• Instructions for the task: Your task is to copy a single run of lines that starts at the line with "Reconstruct the object" and stops at the line with "const headRoom = 30;", keeping both ends. Copy nothing else.
┏━━
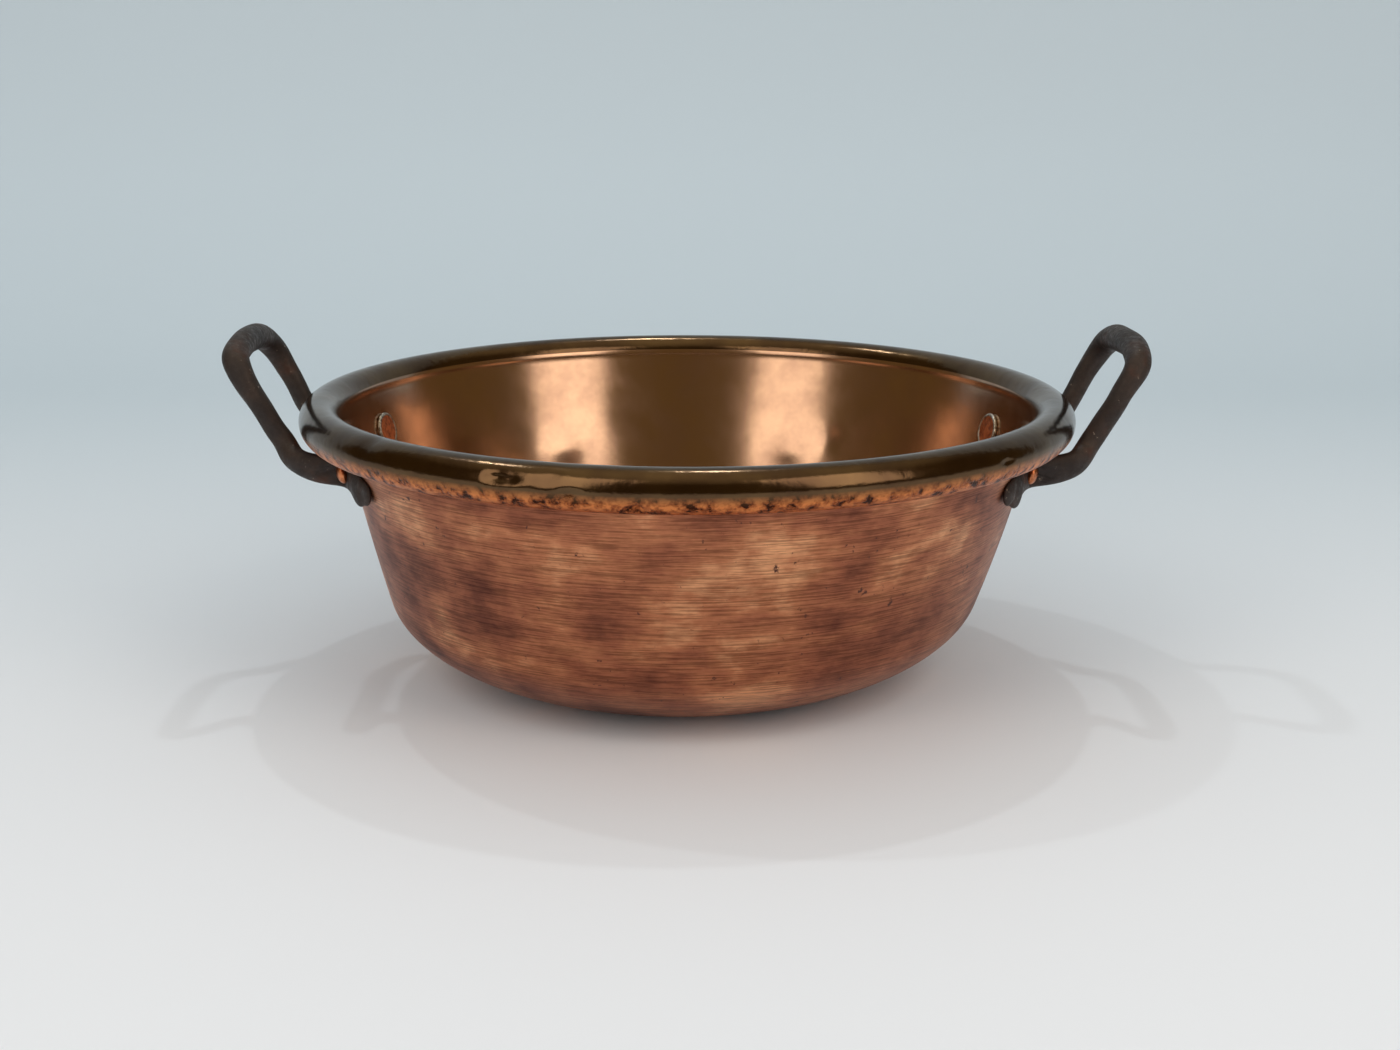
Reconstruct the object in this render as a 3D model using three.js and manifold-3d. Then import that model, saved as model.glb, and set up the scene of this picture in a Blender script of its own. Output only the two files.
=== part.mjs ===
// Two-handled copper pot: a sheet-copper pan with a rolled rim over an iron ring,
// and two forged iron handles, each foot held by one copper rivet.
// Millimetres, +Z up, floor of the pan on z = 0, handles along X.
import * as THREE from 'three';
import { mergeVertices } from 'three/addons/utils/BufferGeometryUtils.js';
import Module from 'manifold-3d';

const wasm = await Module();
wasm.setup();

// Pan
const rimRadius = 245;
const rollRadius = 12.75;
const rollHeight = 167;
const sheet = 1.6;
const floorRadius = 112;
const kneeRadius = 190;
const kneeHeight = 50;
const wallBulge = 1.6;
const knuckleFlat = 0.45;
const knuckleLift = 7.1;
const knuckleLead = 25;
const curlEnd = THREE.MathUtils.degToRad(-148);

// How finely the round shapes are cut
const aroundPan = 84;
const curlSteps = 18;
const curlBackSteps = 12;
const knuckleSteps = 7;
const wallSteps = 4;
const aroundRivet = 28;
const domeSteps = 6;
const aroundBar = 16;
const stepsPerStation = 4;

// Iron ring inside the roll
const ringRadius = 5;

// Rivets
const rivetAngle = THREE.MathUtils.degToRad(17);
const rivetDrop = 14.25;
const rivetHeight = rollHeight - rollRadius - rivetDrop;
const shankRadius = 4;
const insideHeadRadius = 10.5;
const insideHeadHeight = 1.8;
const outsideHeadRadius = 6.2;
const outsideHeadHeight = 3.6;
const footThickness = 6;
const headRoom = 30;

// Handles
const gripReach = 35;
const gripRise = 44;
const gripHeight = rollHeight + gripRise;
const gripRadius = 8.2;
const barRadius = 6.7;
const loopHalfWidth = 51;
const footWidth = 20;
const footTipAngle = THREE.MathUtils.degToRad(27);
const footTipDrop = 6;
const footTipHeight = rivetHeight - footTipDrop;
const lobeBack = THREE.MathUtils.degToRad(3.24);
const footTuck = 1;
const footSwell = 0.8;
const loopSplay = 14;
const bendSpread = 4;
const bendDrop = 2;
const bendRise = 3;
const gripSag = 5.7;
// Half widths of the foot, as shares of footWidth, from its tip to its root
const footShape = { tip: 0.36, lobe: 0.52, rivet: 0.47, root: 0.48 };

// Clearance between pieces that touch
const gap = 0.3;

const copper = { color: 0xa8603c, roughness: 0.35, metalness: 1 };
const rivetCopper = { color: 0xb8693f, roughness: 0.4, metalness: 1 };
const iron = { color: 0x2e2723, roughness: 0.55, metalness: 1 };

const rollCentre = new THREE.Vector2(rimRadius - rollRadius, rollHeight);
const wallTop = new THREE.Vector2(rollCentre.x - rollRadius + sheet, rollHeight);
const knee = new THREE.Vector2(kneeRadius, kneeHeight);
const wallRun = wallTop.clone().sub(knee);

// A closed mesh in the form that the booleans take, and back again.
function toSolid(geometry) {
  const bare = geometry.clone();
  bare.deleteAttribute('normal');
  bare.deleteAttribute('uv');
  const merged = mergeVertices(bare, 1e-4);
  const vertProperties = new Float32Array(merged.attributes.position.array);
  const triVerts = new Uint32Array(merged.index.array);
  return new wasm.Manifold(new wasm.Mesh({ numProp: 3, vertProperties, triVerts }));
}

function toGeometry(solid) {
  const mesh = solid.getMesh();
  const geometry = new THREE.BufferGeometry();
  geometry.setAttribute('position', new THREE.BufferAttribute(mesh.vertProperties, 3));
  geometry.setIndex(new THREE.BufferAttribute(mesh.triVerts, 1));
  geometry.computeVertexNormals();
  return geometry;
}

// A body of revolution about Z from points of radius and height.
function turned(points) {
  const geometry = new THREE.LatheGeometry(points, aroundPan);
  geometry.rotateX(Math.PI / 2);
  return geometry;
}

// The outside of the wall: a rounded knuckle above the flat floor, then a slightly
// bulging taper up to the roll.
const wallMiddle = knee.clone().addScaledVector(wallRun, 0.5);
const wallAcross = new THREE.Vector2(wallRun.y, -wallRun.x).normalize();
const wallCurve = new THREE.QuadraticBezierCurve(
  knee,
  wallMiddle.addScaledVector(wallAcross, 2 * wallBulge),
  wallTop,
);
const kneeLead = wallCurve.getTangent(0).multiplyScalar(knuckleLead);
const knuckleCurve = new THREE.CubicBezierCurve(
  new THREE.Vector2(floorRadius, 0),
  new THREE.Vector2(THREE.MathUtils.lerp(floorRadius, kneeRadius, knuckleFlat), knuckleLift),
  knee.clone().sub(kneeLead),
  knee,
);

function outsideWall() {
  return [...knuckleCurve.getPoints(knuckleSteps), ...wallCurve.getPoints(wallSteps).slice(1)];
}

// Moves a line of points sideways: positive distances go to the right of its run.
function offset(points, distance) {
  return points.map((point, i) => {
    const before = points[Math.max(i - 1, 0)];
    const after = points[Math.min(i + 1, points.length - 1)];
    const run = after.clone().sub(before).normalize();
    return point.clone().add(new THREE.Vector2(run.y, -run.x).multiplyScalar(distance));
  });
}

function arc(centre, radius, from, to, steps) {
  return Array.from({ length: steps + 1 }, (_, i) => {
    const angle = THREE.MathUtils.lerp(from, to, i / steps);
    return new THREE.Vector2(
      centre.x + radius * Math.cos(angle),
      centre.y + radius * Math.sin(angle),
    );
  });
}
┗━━
┏━━
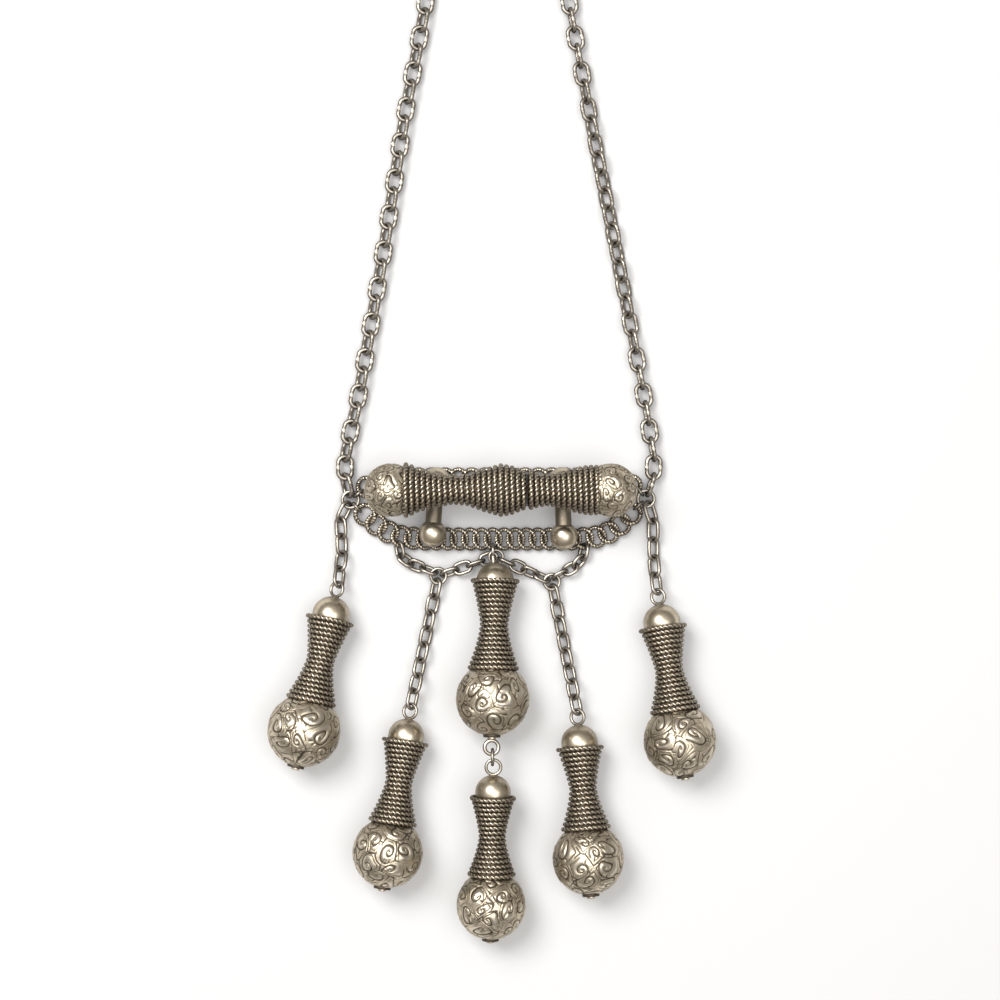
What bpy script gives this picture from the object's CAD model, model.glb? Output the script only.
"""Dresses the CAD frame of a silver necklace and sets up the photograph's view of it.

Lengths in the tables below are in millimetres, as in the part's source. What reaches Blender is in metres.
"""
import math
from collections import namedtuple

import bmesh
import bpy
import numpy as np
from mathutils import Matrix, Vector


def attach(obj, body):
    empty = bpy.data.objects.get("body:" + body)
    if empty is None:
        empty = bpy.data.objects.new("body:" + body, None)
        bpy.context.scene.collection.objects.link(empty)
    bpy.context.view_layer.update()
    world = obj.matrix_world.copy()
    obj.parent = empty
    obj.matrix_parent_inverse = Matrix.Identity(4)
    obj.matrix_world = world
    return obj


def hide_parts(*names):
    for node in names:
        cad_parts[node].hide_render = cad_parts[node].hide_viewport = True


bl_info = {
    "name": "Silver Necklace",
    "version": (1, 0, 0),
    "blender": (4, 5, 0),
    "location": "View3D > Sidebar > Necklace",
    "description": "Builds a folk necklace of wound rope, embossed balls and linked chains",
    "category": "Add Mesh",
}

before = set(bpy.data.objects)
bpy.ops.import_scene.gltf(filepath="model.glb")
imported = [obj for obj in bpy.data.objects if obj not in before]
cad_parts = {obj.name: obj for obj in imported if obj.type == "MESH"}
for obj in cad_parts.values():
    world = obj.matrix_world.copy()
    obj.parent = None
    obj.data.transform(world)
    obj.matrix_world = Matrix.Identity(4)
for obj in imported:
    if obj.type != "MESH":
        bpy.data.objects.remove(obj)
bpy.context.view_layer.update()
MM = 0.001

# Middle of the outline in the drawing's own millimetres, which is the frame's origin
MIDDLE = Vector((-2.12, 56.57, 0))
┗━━
┏━━
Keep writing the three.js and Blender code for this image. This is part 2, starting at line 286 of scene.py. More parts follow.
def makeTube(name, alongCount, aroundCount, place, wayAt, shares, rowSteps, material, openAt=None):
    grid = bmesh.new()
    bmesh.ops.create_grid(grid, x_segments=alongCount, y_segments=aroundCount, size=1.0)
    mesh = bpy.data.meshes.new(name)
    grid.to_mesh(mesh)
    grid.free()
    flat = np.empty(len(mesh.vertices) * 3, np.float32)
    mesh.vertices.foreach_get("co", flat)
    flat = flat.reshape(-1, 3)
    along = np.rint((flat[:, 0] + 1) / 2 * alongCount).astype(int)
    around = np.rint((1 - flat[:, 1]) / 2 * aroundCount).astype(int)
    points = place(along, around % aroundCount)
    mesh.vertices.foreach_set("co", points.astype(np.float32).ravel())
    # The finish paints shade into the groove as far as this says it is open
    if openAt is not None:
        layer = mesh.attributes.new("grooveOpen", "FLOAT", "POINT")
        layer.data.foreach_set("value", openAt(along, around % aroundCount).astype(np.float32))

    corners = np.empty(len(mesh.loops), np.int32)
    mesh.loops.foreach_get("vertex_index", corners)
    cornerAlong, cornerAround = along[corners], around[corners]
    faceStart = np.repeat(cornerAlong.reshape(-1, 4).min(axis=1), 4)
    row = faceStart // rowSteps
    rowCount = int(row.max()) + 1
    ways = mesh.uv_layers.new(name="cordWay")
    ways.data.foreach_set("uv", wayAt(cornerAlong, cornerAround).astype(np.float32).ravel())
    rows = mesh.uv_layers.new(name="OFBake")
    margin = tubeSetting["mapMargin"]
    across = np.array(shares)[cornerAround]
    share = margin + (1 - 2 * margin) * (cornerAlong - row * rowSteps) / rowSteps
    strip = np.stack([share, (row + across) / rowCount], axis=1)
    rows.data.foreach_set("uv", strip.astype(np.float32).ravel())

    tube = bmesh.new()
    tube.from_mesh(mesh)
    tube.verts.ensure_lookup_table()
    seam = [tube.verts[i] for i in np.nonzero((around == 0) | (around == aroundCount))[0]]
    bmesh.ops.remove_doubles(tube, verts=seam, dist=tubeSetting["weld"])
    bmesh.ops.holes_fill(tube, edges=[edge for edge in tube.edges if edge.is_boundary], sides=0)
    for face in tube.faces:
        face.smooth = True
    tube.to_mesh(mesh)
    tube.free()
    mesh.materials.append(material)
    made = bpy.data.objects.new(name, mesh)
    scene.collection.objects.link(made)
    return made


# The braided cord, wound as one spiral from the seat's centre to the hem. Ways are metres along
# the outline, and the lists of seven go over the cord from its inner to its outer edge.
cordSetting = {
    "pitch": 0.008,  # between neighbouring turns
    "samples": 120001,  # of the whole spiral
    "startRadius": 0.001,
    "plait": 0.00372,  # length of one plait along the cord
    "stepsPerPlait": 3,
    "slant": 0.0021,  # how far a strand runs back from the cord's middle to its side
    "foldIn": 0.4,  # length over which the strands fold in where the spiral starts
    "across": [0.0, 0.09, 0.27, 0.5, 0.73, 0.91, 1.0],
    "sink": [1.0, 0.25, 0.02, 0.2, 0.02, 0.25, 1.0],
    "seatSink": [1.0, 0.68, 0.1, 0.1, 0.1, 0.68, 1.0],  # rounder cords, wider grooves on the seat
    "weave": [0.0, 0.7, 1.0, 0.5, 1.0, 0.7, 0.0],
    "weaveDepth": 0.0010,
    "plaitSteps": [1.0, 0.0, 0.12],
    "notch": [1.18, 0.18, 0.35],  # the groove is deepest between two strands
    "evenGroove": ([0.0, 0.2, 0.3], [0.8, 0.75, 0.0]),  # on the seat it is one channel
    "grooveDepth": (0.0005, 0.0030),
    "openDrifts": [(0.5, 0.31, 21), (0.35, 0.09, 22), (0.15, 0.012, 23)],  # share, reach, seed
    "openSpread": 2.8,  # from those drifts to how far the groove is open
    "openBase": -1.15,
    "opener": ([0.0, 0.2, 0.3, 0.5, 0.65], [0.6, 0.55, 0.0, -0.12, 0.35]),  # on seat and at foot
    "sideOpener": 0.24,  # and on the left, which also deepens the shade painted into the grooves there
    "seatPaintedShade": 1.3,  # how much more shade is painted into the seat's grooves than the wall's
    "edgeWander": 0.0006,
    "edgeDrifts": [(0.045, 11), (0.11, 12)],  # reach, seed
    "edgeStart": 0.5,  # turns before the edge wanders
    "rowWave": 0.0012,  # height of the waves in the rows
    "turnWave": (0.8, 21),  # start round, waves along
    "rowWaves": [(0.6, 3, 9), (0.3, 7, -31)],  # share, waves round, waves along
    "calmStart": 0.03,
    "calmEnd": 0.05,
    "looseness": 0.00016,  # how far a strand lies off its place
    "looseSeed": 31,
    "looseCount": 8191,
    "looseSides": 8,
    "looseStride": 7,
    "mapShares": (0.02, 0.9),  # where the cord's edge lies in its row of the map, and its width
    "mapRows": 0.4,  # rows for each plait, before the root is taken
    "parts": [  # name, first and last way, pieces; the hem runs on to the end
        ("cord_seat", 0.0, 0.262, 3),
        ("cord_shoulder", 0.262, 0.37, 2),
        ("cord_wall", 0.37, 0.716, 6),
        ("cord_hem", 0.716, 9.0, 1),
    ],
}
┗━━
• Result of the exercise:
Reconstruct the object in this render as a 3D model using three.js and manifold-3d. Then import that model, saved as model.glb, and set up the scene of this picture in a Blender script of its own. Output only the two files.
=== part.mjs ===
// Two-handled copper pot: a sheet-copper pan with a rolled rim over an iron ring,
// and two forged iron handles, each foot held by one copper rivet.
// Millimetres, +Z up, floor of the pan on z = 0, handles along X.
import * as THREE from 'three';
import { mergeVertices } from 'three/addons/utils/BufferGeometryUtils.js';
import Module from 'manifold-3d';

const wasm = await Module();
wasm.setup();

// Pan
const rimRadius = 245;
const rollRadius = 12.75;
const rollHeight = 167;
const sheet = 1.6;
const floorRadius = 112;
const kneeRadius = 190;
const kneeHeight = 50;
const wallBulge = 1.6;
const knuckleFlat = 0.45;
const knuckleLift = 7.1;
const knuckleLead = 25;
const curlEnd = THREE.MathUtils.degToRad(-148);

// How finely the round shapes are cut
const aroundPan = 84;
const curlSteps = 18;
const curlBackSteps = 12;
const knuckleSteps = 7;
const wallSteps = 4;
const aroundRivet = 28;
const domeSteps = 6;
const aroundBar = 16;
const stepsPerStation = 4;

// Iron ring inside the roll
const ringRadius = 5;

// Rivets
const rivetAngle = THREE.MathUtils.degToRad(17);
const rivetDrop = 14.25;
const rivetHeight = rollHeight - rollRadius - rivetDrop;
const shankRadius = 4;
const insideHeadRadius = 10.5;
const insideHeadHeight = 1.8;
const outsideHeadRadius = 6.2;
const outsideHeadHeight = 3.6;
const footThickness = 6;
const headRoom = 30;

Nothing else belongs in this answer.